Authors: Kenta Niwa (NTT), Noboru Harada (NTT), Guoqiang Zhang (University Technology of Sydney), and W. Bastiaan Kleijn (Victoria University of Wellington)
Conference: Proceedings of the 26th ACM SIGKDD International Conference on Knowledge Discovery & Data Mining (KDD 2020)
page: 668-678
After checking the license file, start the installation by following the guide.
pip install -r requirements.txt
python setup.py install
On Windows, first install PyTorch using the following pages as a guide: https://pytorch.org/
After that, the procedure is identical as for Linux.
pip install -r requirements.txt
python setup.py install
Modify the following configuration files before running:
- Node list file
- Node config file (MELCHIOR.json, BALTHASAR.json, CASPER.json)

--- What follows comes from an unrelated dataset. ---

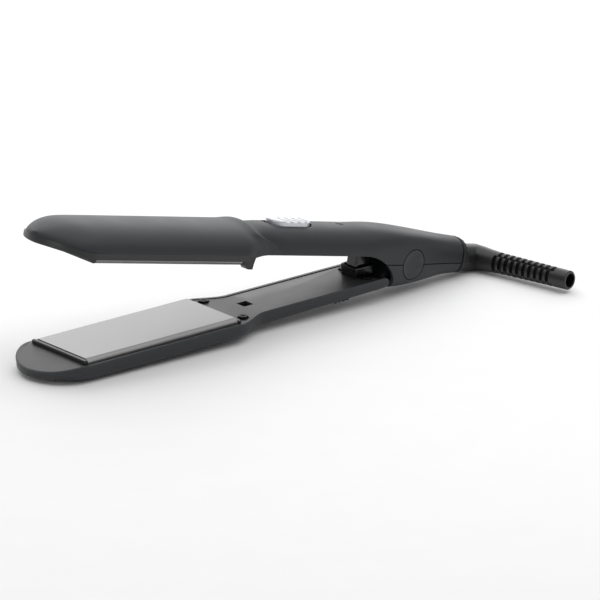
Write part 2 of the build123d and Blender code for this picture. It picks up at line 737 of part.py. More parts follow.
def build():
    """All nodes: name to solids."""
    shell = upper_shell()
    lower = {
        "lower_casing": [lower_casing()],
        "lower_inner_cover": [lower_inner_cover()],
        "lower_plate_carrier": [carrier(lower_deck, wall + slip)],
        "lower_plate": [plate()],
        "lower_heater": [heater()],
        "lower_heater_clamp": [heater_clamp()],
        "lower_heater_leads": heater_leads(lock_front - 3.0, lead_spread, -lower_lead_level),
        "spring_socket": [spring_socket()],
        "opening_spring": [opening_spring()],
        "plate_screws": [screw(plate_screw_x, side * plate_screw_y, lower_rim, 5.5) for side in (1, -1)],
        "rear_screws": [screw(rear_screw_x, side * rear_screw_y, lower_rim, rear_screw_depth)
                        for side in (1, -1)],
        "lock_slider": [lock_slider()],
    }
    upper = {
        "upper_casing": [upper_casing(shell)],
        "tail_lower_shell": [tail_lower_shell(shell)],
        "upper_liner": [upper_liner()],
        "upper_plate_carrier": mirrored([carrier(upper_deck, wall + 3 * slip)]),
        "upper_plate": mirrored([plate()]),
        "upper_heater": mirrored([heater()]),
        "upper_heater_clamp": mirrored([heater_clamp()]),
        "upper_heater_leads": lead_to_board(),
        "thermal_fuse": mirrored([thermal_fuse()]),
        "locating_peg": [locating_peg()],
        "spring_post": [spring_post()],
        "control_board": [control_board()],
        "switch_body": [switch_body()],
        "switch_slider": [switch_slider()],
        "indicator_led": [indicator_led()],
        "indicator_lens": [indicator_lens()],
        "hinge_pin": [hinge_pin()],
        "hinge_bush_near": [hinge_bush(-1)],
        "hinge_bush_far": [hinge_bush(1)],
        "hinge_cap_near": [hinge_cap(-1)],
        "hinge_cap_far": [hinge_cap(1)],
        "tail_screws": tail_screws(),
        "cord_collar": [cord_collar()],
        "slip_contact": [slip_contact()],
        "slip_rings": slip_rings(),
        "swivel_stem": [swivel_stem()],
        "cord_relief": [cord_relief()],
    }
    nodes = {name: place(pieces, 0.0) for name, pieces in lower.items()}
    nodes.update({name: place(pieces, open_angle) for name, pieces in upper.items()})
    return nodes


os.makedirs("parts", exist_ok=True)
for node_name, node_solids in build().items():
    export_step(Compound(children=node_solids), f"parts/{node_name}.step")
    print(node_name, len(node_solids), "solids")
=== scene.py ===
"""Flat iron: the looks of a hair straightener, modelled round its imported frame."""
import json
from math import acos, atan2, copysign, cos, exp, hypot, pi, radians, sin, sqrt

import bpy
from mathutils import Matrix, Vector


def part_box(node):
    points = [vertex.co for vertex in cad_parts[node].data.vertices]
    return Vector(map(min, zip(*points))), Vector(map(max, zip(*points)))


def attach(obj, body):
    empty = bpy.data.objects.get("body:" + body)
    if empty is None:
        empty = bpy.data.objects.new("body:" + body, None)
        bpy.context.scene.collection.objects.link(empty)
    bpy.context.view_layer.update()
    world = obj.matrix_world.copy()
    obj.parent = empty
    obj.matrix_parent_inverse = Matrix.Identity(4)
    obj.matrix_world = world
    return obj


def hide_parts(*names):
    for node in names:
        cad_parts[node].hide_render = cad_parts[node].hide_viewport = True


bl_info = {
    "name": "Flat Iron",
    "version": (1, 0, 0),
    "blender": (4, 5, 0),
    "location": "View3D > Sidebar > Flat Iron",
    "description": "Builds the shells, button, cord guard and finishes of a hair straightener",
    "category": "Add Mesh",
}

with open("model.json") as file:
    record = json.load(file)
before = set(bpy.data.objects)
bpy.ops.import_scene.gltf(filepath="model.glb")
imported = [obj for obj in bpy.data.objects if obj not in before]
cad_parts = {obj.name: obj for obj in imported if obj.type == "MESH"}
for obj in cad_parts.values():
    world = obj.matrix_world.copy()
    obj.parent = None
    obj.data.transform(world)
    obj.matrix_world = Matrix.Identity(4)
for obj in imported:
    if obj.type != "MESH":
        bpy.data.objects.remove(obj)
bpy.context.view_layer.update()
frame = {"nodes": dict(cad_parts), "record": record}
RECORD = frame["record"]
HINGE = next(j for j in RECORD["behaviour"]["joints"] if j["name"] == "arm_hinge")

MM = 0.001
HINGE_X = HINGE["pos_m"][0] / MM
MATING = HINGE["pos_m"][2] / MM          # height of the mating plane
OPEN = radians(HINGE["range_deg"][1])
PLATE_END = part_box("lower_plate")[1][0] / MM
PLATE_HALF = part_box("lower_plate")[1][1] / MM
ARM_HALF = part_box("lower_casing")[1][1] / MM
COVER_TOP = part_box("lower_inner_cover")[1][2] / MM - MATING
NOSE_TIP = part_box("lower_casing")[0][0] / MM


# ---- Measures that a user would change ----
def length(name, default_mm, description):
    """A length property, given in millimetres."""
    return bpy.props.FloatProperty(name=name, description=description, default=default_mm * MM,
                                   min=0.0, unit="LENGTH", subtype="DISTANCE", precision=5)


def colour(name, default, description):
    """A colour property."""
    return bpy.props.FloatVectorProperty(name=name, description=description, default=default, size=3,
                                         min=0.0, max=1.0, subtype="COLOR")


class ArmMeasures(bpy.types.PropertyGroup):
    """Sizes of the two arms."""
    wall: length("Wall", 1.6, "Thickness of the casings")
    grip_half: length("Grip half width", 15.2, "Half the width of the grip")
    tail_half: length("Tail half width", 9.4, "Half the width of the tail's rear end")
    crown: length("Crown", 17.4, "Height of the head's crown above the plates")
    grip_crown: length("Grip crown", 17.1, "Height of the grip's crown behind the shoulder")
    seam: length("Seam", 0.45, "Gap at the tail's parting line and round the hinge caps")
    crest: length("Shoulder crest", 1.05, "Height of the crest where the head meets the grip")


class GuardMeasures(bpy.types.PropertyGroup):
    """Sizes of the cord guard."""
    elbow: length("Elbow radius", 6.8, "Radius of the rubber elbow")
    root: length("Sleeve radius", 5.25, "Radius of the strain relief behind the elbow")
    tip: length("Tip radius", 4.75, "Radius of the strain relief at its end")
    bore: length("Cord bore", 3.5, "Radius of the hole for the cord")
    slots: bpy.props.IntProperty(name="Slots", description="Slots in each row", default=10, min=2,
                                 max=20)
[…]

The node list file contains the network information (address and port number) of the nodes and the nodes to be connected.
Under "nodes", include the information for each node as follows:
Refer to node_list.json as a sample.
key | value |
---|---|
name | Unique node name |
addr | IP address |
port | IP port number |
edges | (list) Connected nodes |
The node config file contains the required parameters and the devices used in learning.
Refer to MELCHIOR.json, BALTHASAR.json, CASPER.json as a sample.
key | value |
---|---|
name | Unique node name |
interval | Interval to swap variables between nodes |
offset | Offset of the parameter interval to swap |
device | Device used. e.g., "cuda", "cuda:0" |
The following two samples are provided as examples:
- run_mnist.py
- run_cifar10.py
To train MNIST, enter the following command:
eclmnist -n (Node list file) -c (Node config file) -a (algorithm)
example:
eclmnist -n node_list.json -c MELCHIOR.json -a pdmm
Use the parameter "-a" to set the algorithm type, as shown below.
- "pdmm" : PDMM SGD (default)
- "admm" : ADMM SGD
- "gossip" : gossip SGD
To train CIFAR10, enter the following command:
eclcifar10 -n (Node list file) -c (Node config file) -a (algorithm)
example:
eclcifar10 -n node_list.json -c BALTHASAR.json -a admm
Several experimental results using sample source code are briefly explained. In the prepared sample source code, three nodes are fully connected with each other. The communication frequency among the nodes is "interval=6," which indicates that each node pair will randomly communicate once per around six updates for each node. In addition, nonhomogeneous data subsets are set for each node. As shown in the following figure, MNIST/CIFAR-10 data sets are nonhomogeneously distributed for each node, i.e., several data classes are not held on identified node.
For stable convergence, the following parameters must be set appropriately {mu, eta, rho}. "mu" is the inverse number of the step-size, i.e., around 500-1000 would be appropriate. "eta" should be a relatively large number when making a consensus between nodes seems to be difficult. However, if "eta" is too large, the convergence speed will be significantly decreased. Although "eta" must be set carefully, "rho" is just set for further stable convergence and works well even if it is very small number around 0.0-0.1.
Next the convergence curves are plotted. Four lines are drawn: (i) conventional gossip SGD (green), (ii) proposed PDMM SGD (red), (iii) proposed ADMM SGD (blue), and (iv) global model reference (cyan). For method (i)-(iii), loss function value for V(=3) nodes are calculated using test data sets and averaged. For global model reference, all the training data are aggregated in one place, and the model is also trained in just one place, i.e., this is not a result of distributed situation. The cost function value after 200 epochs (1 epoch = 100 iterations for each node) training is plotted as horizontal dot line. The aim of this experiment is to reach/exceed this value even if data subsets are distributed. With conventional gossip SGD, the convergence behavior is unstable because it runs under asynchronous node communication with nonhomogeneous data subsets. With our proposed edge-consensus learning (PDMM SGD/ADMM SGD), it runs stably because our algorithms have modified gradient direction such that reaches to the global minimum direction. The performances with our edge-consensus learning (PDMM SGD/ADMM SGD) after 200 epochs almost match/exceed the global model reference. Thus, we conclude that a global model can be obtained when node communication is asynchronous and nonhomogeneous data subsets are placed for each node.
Finally, we introduce an animation w.r.t. how convergence behaves using MNIST data sets. Note that the source code to reproduce following GUI is not included. Although each node has different data subsets, i.e., {6-9: node 1, 3-5: node 2, 1-2: node 3}, each node model was updated such that enables to recognize data classes that are not included its own nodes. Convergence speed is not significantly decreased in this setups.